◆ **WRITTEN REQUEST**
Copy all the material below, exactly as it stands.

[START]

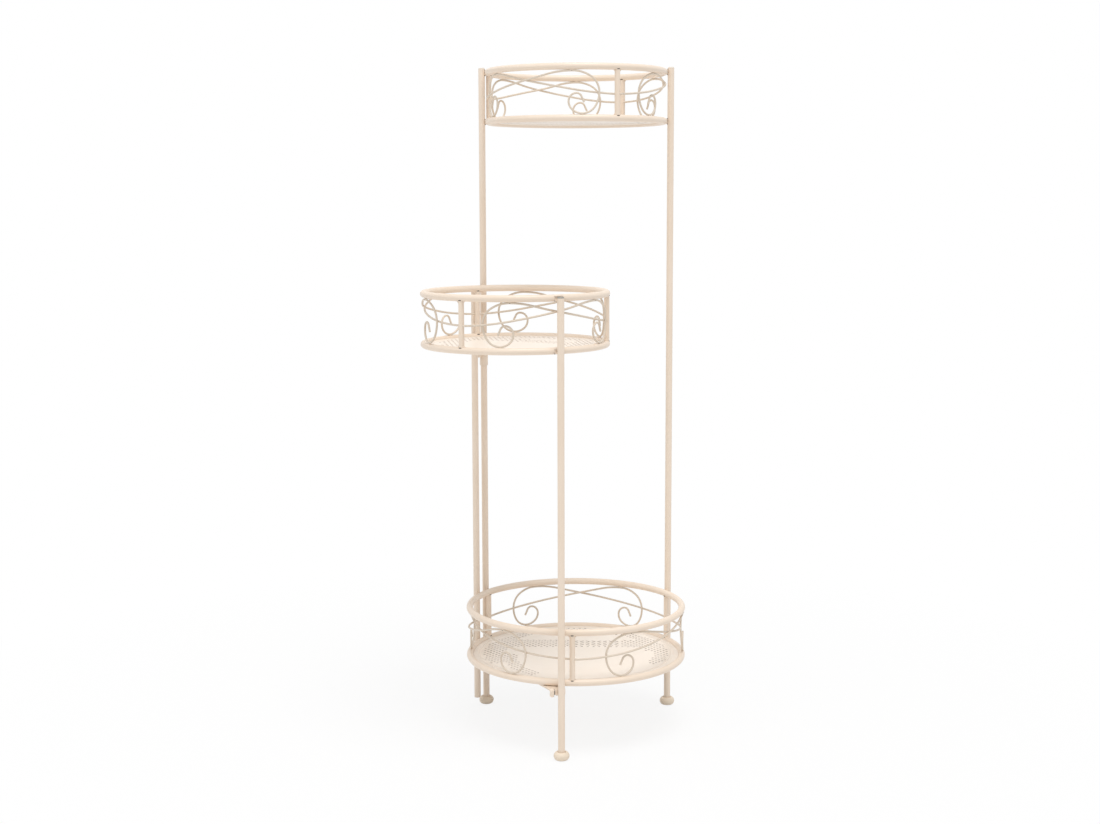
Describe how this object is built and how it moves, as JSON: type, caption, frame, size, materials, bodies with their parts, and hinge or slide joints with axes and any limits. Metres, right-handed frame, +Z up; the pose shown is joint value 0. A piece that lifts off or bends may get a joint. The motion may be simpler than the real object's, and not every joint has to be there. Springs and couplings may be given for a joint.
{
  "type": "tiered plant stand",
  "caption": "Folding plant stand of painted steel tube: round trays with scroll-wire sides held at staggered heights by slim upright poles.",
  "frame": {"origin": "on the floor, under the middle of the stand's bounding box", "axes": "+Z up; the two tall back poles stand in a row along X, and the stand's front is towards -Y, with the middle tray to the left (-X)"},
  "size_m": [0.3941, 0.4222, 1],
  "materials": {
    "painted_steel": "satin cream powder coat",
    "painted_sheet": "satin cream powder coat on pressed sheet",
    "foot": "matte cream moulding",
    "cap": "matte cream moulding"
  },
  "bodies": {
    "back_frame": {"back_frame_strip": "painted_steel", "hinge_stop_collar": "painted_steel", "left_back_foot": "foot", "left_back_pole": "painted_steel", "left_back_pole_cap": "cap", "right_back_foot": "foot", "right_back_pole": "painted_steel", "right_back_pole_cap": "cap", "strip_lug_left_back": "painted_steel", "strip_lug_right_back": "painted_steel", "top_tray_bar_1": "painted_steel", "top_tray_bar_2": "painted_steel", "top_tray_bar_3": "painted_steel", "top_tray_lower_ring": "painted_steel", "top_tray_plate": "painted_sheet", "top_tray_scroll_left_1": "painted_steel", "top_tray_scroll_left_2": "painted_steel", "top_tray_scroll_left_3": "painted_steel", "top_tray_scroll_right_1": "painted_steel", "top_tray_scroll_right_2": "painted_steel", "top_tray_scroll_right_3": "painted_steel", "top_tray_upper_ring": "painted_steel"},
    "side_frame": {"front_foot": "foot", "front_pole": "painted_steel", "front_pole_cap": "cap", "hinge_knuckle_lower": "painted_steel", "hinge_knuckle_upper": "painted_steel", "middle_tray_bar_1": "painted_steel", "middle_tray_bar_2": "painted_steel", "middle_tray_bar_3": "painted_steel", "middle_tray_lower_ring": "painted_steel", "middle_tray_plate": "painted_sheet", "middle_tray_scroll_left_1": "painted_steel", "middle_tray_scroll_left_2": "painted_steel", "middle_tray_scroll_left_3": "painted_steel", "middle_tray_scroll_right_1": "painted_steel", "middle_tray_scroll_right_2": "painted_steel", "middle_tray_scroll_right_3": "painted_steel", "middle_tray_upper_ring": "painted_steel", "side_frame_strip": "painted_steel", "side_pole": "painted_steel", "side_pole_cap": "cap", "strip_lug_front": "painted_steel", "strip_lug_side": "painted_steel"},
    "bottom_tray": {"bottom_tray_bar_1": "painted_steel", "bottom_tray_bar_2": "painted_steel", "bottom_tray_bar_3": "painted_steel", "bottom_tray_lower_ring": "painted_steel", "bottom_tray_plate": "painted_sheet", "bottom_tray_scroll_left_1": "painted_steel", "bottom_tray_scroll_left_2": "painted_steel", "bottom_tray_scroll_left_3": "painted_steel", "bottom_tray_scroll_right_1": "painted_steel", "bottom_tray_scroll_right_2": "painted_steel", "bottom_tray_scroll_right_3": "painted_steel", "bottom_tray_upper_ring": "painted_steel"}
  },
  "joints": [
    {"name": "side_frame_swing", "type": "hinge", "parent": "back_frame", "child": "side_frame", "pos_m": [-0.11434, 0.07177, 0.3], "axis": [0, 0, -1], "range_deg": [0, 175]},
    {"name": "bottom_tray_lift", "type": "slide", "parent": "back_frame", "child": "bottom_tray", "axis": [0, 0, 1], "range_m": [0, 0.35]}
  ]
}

[END]

◆ **RIGHT ANSWER**
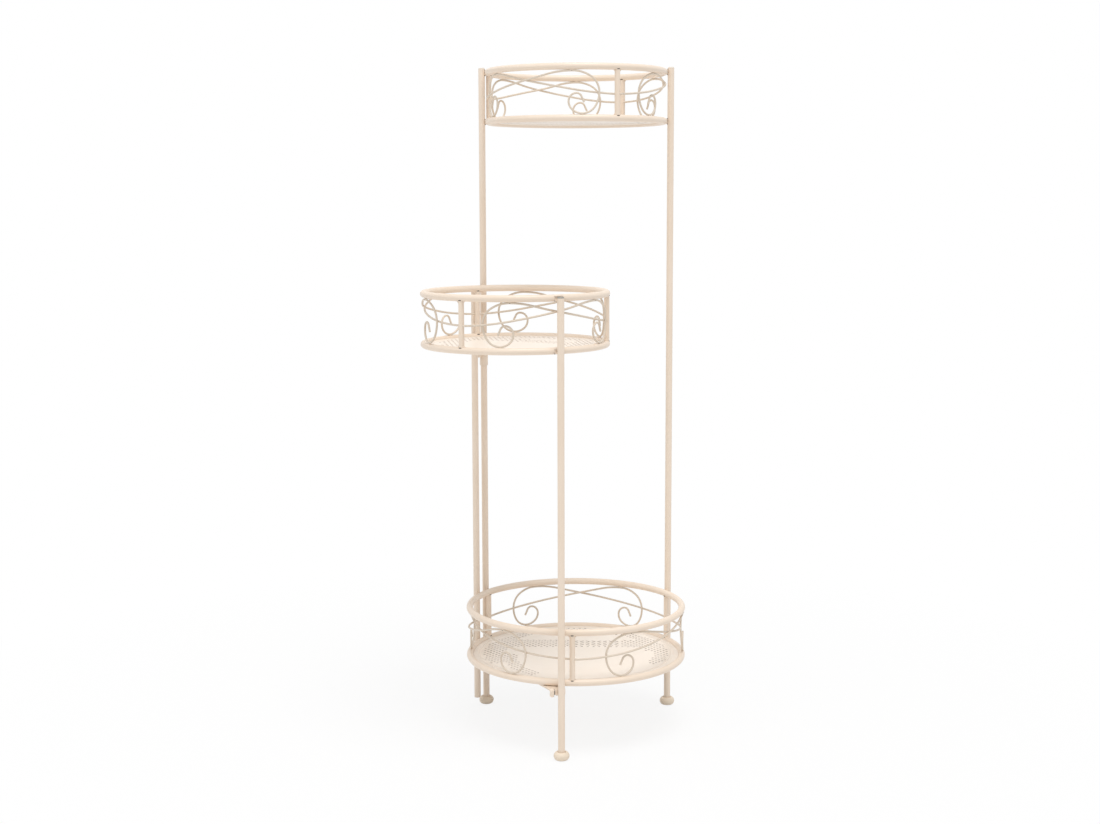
Describe how this object is built and how it moves, as JSON: type, caption, frame, size, materials, bodies with their parts, and hinge or slide joints with axes and any limits. Metres, right-handed frame, +Z up; the pose shown is joint value 0. A piece that lifts off or bends may get a joint. The motion may be simpler than the real object's, and not every joint has to be there. Springs and couplings may be given for a joint.
{
  "type": "tiered plant stand",
  "caption": "Folding plant stand of painted steel tube: round trays with scroll-wire sides held at staggered heights by slim upright poles.",
  "frame": {"origin": "on the floor, under the middle of the stand's bounding box", "axes": "+Z up; the two tall back poles stand in a row along X, and the stand's front is towards -Y, with the middle tray to the left (-X)"},
  "size_m": [0.3941, 0.4222, 1],
  "materials": {
    "painted_steel": "satin cream powder coat",
    "painted_sheet": "satin cream powder coat on pressed sheet",
    "foot": "matte cream moulding",
    "cap": "matte cream moulding"
  },
  "bodies": {
    "back_frame": {"back_frame_strip": "painted_steel", "hinge_stop_collar": "painted_steel", "left_back_foot": "foot", "left_back_pole": "painted_steel", "left_back_pole_cap": "cap", "right_back_foot": "foot", "right_back_pole": "painted_steel", "right_back_pole_cap": "cap", "strip_lug_left_back": "painted_steel", "strip_lug_right_back": "painted_steel", "top_tray_bar_1": "painted_steel", "top_tray_bar_2": "painted_steel", "top_tray_bar_3": "painted_steel", "top_tray_lower_ring": "painted_steel", "top_tray_plate": "painted_sheet", "top_tray_scroll_left_1": "painted_steel", "top_tray_scroll_left_2": "painted_steel", "top_tray_scroll_left_3": "painted_steel", "top_tray_scroll_right_1": "painted_steel", "top_tray_scroll_right_2": "painted_steel", "top_tray_scroll_right_3": "painted_steel", "top_tray_upper_ring": "painted_steel"},
    "side_frame": {"front_foot": "foot", "front_pole": "painted_steel", "front_pole_cap": "cap", "hinge_knuckle_lower": "painted_steel", "hinge_knuckle_upper": "painted_steel", "middle_tray_bar_1": "painted_steel", "middle_tray_bar_2": "painted_steel", "middle_tray_bar_3": "painted_steel", "middle_tray_lower_ring": "painted_steel", "middle_tray_plate": "painted_sheet", "middle_tray_scroll_left_1": "painted_steel", "middle_tray_scroll_left_2": "painted_steel", "middle_tray_scroll_left_3": "painted_steel", "middle_tray_scroll_right_1": "painted_steel", "middle_tray_scroll_right_2": "painted_steel", "middle_tray_scroll_right_3": "painted_steel", "middle_tray_upper_ring": "painted_steel", "side_frame_strip": "painted_steel", "side_pole": "painted_steel", "side_pole_cap": "cap", "strip_lug_front": "painted_steel", "strip_lug_side": "painted_steel"},
    "bottom_tray": {"bottom_tray_bar_1": "painted_steel", "bottom_tray_bar_2": "painted_steel", "bottom_tray_bar_3": "painted_steel", "bottom_tray_lower_ring": "painted_steel", "bottom_tray_plate": "painted_sheet", "bottom_tray_scroll_left_1": "painted_steel", "bottom_tray_scroll_left_2": "painted_steel", "bottom_tray_scroll_left_3": "painted_steel", "bottom_tray_scroll_right_1": "painted_steel", "bottom_tray_scroll_right_2": "painted_steel", "bottom_tray_scroll_right_3": "painted_steel", "bottom_tray_upper_ring": "painted_steel"}
  },
  "joints": [
    {"name": "side_frame_swing", "type": "hinge", "parent": "back_frame", "child": "side_frame", "pos_m": [-0.11434, 0.07177, 0.3], "axis": [0, 0, -1], "range_deg": [0, 175]},
    {"name": "bottom_tray_lift", "type": "slide", "parent": "back_frame", "child": "bottom_tray", "axis": [0, 0, 1], "range_m": [0, 0.35]}
  ]
}